- **Exercise goal**: Keep only the lines that hold the string "this", filtering out the rest of the entries below.
— start —
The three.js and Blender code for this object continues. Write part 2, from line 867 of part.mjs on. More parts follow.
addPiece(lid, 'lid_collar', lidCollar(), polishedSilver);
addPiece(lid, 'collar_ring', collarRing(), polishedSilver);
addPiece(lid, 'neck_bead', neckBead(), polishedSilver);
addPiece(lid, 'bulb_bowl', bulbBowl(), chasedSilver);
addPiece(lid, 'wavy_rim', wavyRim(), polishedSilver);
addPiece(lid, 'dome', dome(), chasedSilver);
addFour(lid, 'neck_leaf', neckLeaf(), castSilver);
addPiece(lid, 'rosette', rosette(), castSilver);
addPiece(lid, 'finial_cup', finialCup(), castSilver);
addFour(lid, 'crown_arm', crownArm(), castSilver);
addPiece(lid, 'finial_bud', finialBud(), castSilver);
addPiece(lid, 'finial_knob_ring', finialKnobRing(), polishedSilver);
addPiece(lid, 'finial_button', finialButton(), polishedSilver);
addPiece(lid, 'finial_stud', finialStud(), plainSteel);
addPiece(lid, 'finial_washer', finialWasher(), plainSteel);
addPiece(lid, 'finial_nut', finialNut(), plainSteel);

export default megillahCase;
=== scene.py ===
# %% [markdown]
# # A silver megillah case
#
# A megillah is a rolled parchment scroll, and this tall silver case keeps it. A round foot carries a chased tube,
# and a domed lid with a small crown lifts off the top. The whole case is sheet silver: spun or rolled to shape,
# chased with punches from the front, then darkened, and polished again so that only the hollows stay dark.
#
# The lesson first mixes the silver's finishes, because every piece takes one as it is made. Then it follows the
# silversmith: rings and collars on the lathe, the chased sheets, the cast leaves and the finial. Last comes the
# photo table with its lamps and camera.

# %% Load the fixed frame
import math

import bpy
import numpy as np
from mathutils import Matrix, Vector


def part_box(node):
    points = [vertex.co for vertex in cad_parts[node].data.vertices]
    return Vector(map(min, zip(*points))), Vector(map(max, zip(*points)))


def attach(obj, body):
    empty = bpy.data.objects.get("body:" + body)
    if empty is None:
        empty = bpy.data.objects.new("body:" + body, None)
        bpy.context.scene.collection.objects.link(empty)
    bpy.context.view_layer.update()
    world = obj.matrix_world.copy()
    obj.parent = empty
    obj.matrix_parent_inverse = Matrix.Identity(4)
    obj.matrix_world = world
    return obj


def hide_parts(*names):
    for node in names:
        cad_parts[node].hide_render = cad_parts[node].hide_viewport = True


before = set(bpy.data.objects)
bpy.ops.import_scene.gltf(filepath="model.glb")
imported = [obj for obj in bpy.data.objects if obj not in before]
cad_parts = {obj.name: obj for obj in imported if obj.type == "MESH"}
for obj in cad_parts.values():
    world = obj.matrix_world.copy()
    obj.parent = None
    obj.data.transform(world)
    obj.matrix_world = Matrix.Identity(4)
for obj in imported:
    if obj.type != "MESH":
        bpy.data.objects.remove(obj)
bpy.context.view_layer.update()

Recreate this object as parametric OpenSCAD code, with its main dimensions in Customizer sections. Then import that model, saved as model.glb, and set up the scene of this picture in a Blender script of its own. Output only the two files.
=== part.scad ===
— end —
- **The answer**:
The three.js and Blender code for this object continues. Write part 2, from line 867 of part.mjs on. More parts follow.
# A megillah is a rolled parchment scroll, and this tall silver case keeps it. A round foot carries a chased tube,
Recreate this object as parametric OpenSCAD code, with its main dimensions in Customizer sections. Then import that model, saved as model.glb, and set up the scene of this picture in a Blender script of its own. Output only the two files.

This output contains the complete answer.